La cour d'appel de Rennes a allégé ce jeudi 27 juin 2024 la condamnation pour "tromperie" qui avait été prononcée à l'encontre du dirigeant de la société "La Fabrik à Chapeaux", à Questembert (Morbihan), pour avoir vendu des masques non conformes à des collectivités locales pendant la pandémie de Covid-19.
L'entrepreneur avait dans un premier temps été condamné à deux ans de prison ferme avec "mandat de dépôt différé" pour avoir trompé près de 200 victimes, majoritairement des pharmacies et des collectivités locales : elles avaient acheté ses masques présentés comme "conformes aux réglementations en vigueur" et "contrôlés" par les instances compétentes.
Le prévenu avait précisément écoulé "282.000 masques" entre le 1er avril et le 31 mai 2020 : ces articles étaient supposés être "fabriqués à partir de tissus français" mais "97 % des masques étaient des produits de négoce provenant d'Italie et de Pologne", allant aussi jusqu'à "falsifier" un rapport de la Direction générale de l'armement (DGA).
En janvier 2024, le jeune entrepreneur de 37 ans avait aussi été condamné pour "banqueroute" et "abus de bien social" à un an de prison : il doit pour cela indemniser ses victimes à hauteur d'1,4 millions d'euros. Mais il avait fait appel de sa condamnation pour "tromperie" : lors de l'audience qui s'était tenue le 30 mai 2024 à la cour d'appel de Rennes, il s'était désisté de son appel sur le principe même de sa culpabilité car il souhaitait juste "discuter" de la "hauteur" de sa peine.
"Aller en prison m'a fait ouvrir les yeux"
Ce père d'un enfant avait en effet assuré à la cour d'appel de Rennes avoir "pris conscience" de la situation après les "échanges" qu'il avait eus avec les deux juridictions chargées de se prononcer sur son sort. "Je pense être quelqu'un d'intelligent, aller en prison m'a fait ouvrir les yeux", avait-il assuré.
Reste que l'entrepreneur avait été dénoncé aux services de la répression des fraudes - la Direction départementale pour la protection des populations (DDPP) - parce que ses masques présentaient "une perméabilité à l'air" et "une inefficacité à la filtration".
"Par ces ventes, vous avez pu mettre en danger la santé d'un certain nombre de personnes les ayant acquis", avait donc grincé la présidente de la 11e chambre correctionnelle de la cour d'appel de Rennes.
Celui qui a "dirigé un certain nombre de sociétés" depuis ses 18 ans aurait ainsi, dans cette affaire, réalisé un chiffre d'affaires avoisinant le million d'euros.
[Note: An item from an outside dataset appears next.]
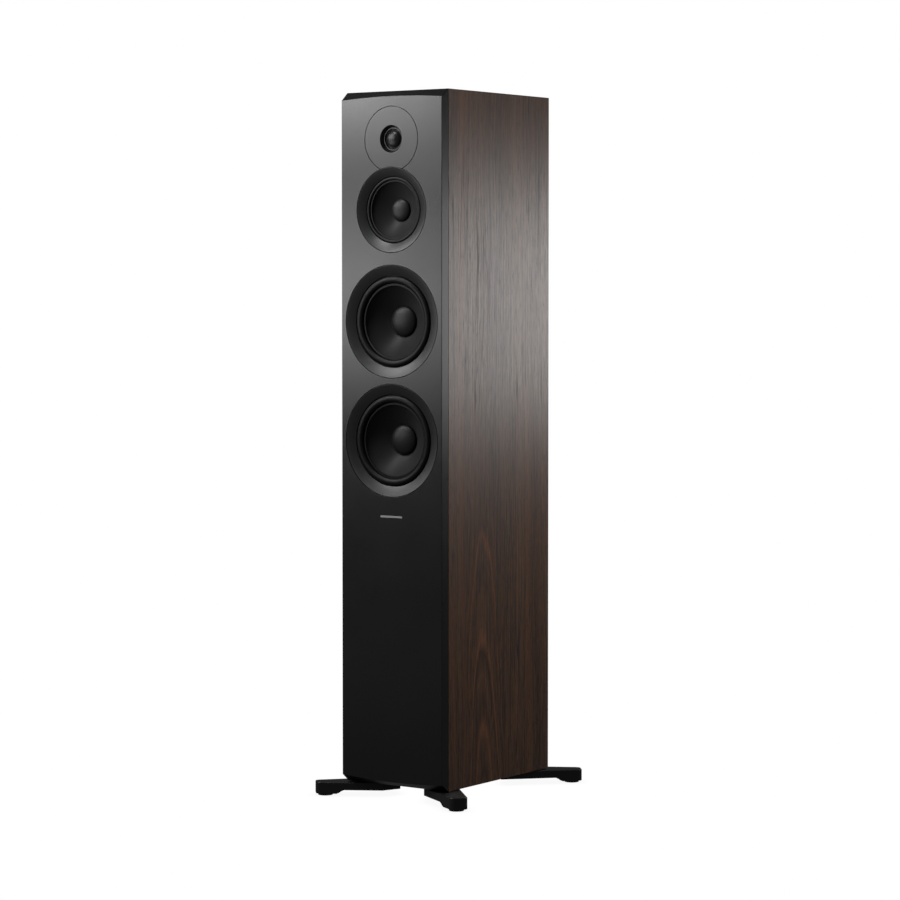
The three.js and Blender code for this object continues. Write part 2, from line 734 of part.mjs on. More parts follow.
addPiece(speaker, 'wiring_loom', makeLoom(), 'plastic');

// ---------------------------------------------------------------- feet

// Plan of one foot, mirrored by the two signs; the two corners of its tip are rounded.
function footOutline(sideX, sideY) {
  const { rootFront, innerFront, tipFront, tipRear, rootRear, tipRadius } = FOOT;
  const corners = [rootFront, innerFront, tipFront, tipRear, rootRear]
    .map(([x, y]) => new THREE.Vector2(x, y));
  const outline = [];
  corners.forEach((corner, i) => {
    if (corner.x < tipFront[0]) {
      outline.push(corner);
      return;
    }
    const before = corners[i - 1].clone().sub(corner).normalize();
    const after = corners[i + 1].clone().sub(corner).normalize();
    const halfAngle = Math.acos(before.dot(after)) / 2;
    const reach = tipRadius / Math.tan(halfAngle);
    const start = corner.clone().addScaledVector(before, reach);
    const end = corner.clone().addScaledVector(after, reach);
    const curve = new THREE.QuadraticBezierCurve(start, corner, end);
    outline.push(...curve.getPoints(5));
  });
  return outline.map(({ x, y }) => [sideX * x, sideY * y]);
}

// Side view of the arm: s runs outwards from the pad's centre.
function footSide() {
  const { top, tipTop, underside, blockBottom, blockEnd, blockStart, curveEnd, innerReach } = FOOT;
  const steps = 5;
  const curve = Array.from({ length: steps + 1 }, (_, i) => {
    const t = i / steps;
    const ease = t * t * (3 - 2 * t);
    return [blockStart + (curveEnd - blockStart) * t, blockBottom + (underside - blockBottom) * ease];
  });
  return [
    [innerReach, top],
    [innerReach, underside],
    ...curve.reverse(),
    [blockEnd, blockBottom],
    [blockEnd, tipTop],
  ];
}

function footArm(sideX, sideY) {
  const plan = extrude(footOutline(sideX, sideY), 0, CABINET_BOTTOM);
  const heading = Math.atan2(sideY * Math.sin(FOOT.direction), sideX * Math.cos(FOOT.direction));
  const [padX, padY] = [sideX * FOOT.padCentre[0], sideY * FOOT.padCentre[1]];
  const side = extrude(footSide(), -80, 80)
    .rotateX(Math.PI / 2)
    .rotateZ(heading)
    .translate(padX, padY, 0);
  const socket = new THREE.CylinderGeometry(PAD.socket, PAD.socket, PAD.socketTop, 16)
    .rotateX(Math.PI / 2)
    .translate(padX, padY, PAD.socketTop / 2);
  return toGeometry(toSolid(plan).intersect(toSolid(side)).subtract(toSolid(socket)));
}

function footPad() {
  const { radius, height, chamfer, stud, studTop } = PAD;
  const profile = [
    [0, 0],
    [radius - chamfer, 0],
    [radius, chamfer],
    [radius, height],
    [stud, height],
    [stud, studTop],
    [0, studTop],
  ];
  return revolve(profile, SMALL_SEGMENTS);
}

for (const [end, sideY] of [['front', -1], ['rear', 1]]) {
  for (const [side, sideX] of [['left', -1], ['right', 1]]) {
    addPiece(speaker, `foot_arm_${end}_${side}`, footArm(sideX, sideY), 'plastic');
    const pad = addPiece(speaker, `foot_pad_${end}_${side}`, footPad(), 'rubber');
    pad.rotation.x = Math.PI / 2;
    pad.position.set(sideX * FOOT.padCentre[0], sideY * FOOT.padCentre[1], 0);
  }
}

export default speaker;
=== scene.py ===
"""Looks of a slim three-way floorstanding loudspeaker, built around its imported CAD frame.

Metres, +Z up. The origin is on the floor midway between the feet, and the front baffle faces -Y.
Sizes in the tables are in millimetres and go through MM; places come from the frame's own boxes.
"""

import json
import math

import bmesh
import bpy
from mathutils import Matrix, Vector


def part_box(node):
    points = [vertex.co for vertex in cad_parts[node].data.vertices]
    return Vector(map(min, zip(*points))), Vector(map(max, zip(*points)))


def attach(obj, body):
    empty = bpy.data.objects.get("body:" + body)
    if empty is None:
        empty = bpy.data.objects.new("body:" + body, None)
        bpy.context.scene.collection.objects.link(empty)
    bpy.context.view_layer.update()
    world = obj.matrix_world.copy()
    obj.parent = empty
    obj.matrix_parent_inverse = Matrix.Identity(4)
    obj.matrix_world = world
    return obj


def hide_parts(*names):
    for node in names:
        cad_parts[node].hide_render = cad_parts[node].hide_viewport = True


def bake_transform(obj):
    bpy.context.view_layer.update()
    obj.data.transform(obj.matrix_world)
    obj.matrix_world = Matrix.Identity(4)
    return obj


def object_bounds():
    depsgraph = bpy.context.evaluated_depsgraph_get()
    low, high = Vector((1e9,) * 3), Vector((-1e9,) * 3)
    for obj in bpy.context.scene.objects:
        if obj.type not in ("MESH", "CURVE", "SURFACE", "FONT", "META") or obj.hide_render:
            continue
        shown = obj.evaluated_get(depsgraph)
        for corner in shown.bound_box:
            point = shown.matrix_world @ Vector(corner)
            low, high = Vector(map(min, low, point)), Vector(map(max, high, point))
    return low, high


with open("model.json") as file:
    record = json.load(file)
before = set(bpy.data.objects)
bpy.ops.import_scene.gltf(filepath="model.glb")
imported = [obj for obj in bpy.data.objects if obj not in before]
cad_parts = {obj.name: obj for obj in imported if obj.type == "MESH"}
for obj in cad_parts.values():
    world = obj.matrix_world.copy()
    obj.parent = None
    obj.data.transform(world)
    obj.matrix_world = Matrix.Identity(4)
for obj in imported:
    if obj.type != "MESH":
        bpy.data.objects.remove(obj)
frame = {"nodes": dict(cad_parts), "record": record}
cad_low, cad_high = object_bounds()
scene = bpy.context.scene

MM = 0.001
RING_STEPS = 144  # around the large round pieces
SOFT_ANGLE = math.radians(32)  # edges sharper than this stay crisp

# ---- camera

CAMERA_PLACE = (2.859, -4.082, 0.845)
CAMERA_AZIMUTH = math.radians(35.01)
CAMERA_PITCH = math.radians(-2.445)
CAMERA_LENS = 118.87
CAMERA_SHIFT = -0.0405

camera_data = bpy.data.cameras.new("camera")
camera_data.lens = CAMERA_LENS
camera_data.sensor_width = 36
camera_data.shift_y = CAMERA_SHIFT
camera_data.clip_start = 0.1
camera_data.clip_end = 60
camera = bpy.data.objects.new("camera", camera_data)
camera.location = CAMERA_PLACE
camera.rotation_euler = (math.pi / 2 + CAMERA_PITCH, 0, CAMERA_AZIMUTH)
scene.collection.objects.link(camera)
scene.camera = camera

# ---- materials


def linear(*rgb):
    """Screen values from 0 to 255 as linear light."""
    shares = [v / 255 for v in rgb]
    return [s / 12.92 if s <= 0.04045 else ((s + 0.055) / 1.055) ** 2.4 for s in shares]


def tinted(tone, factor):
    return [c * factor for c in tone]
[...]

Le prévenu estimait pour sa part avoir "vendu à prix coûtant" ses masques pour "participer à l'effort national". Mais "on en est loin", l'avait recadré la présidente : pour affirmer une telle chose, il se fondait sur "le coût de revient en France" alors que la majorité de ses masques provenait de l'étranger.
Argent public gaspillé de manière colossale
"J'ai démarré de la bonne façon et je me suis laissé déborder", avait finalement convenu le trentenaire, sorti de prison le 10 avril 2024 : désormais intérimaire, il s'est "rendu compte" que "si c'était à refaire", il ne faudrait "jamais refaire comme ça".
Reste que dans cette affaire, l'argent public a été gaspillé de manière colossale : Ploërmel Communauté avait acheté pour "165.000 € de masques", la commune de Questembert pour "28.000 €" et De L'Oust à Brocéliande Communauté (OBC) a acquis "27.000 masques" pour "un peu moins de 100.000 €".
"Tout ça, c'est pipeau"
"L'effort national", "la production locale", tout ça, c'est pipeau", avait pour sa part raillé l'avocate générale. Elle avait donc demandé à la cour de "se mettre à la place des élus qui ont cherché à doter les administrés et, parmi eux, les plus vulnérables", dans un contexte sanitaire "exceptionnel", pour réclamer la "confirmation" de sa condamnation prononcée en première instance à Vannes.
Finalement, l'ancien chef d'entreprise a été condamné à deux ans de prison, pour moitié assortie du sursis probatoire pendant trois ans : il aura obligation de travailler et de réparer les dommages. La partie ferme de sa condamnation a été aménagée dès à présent par la cour d'appel : il pourra la purger sous forme de Détention à domicile sous surveillance électronique (DDSE) et devra rembourser ses nombreuses victimes.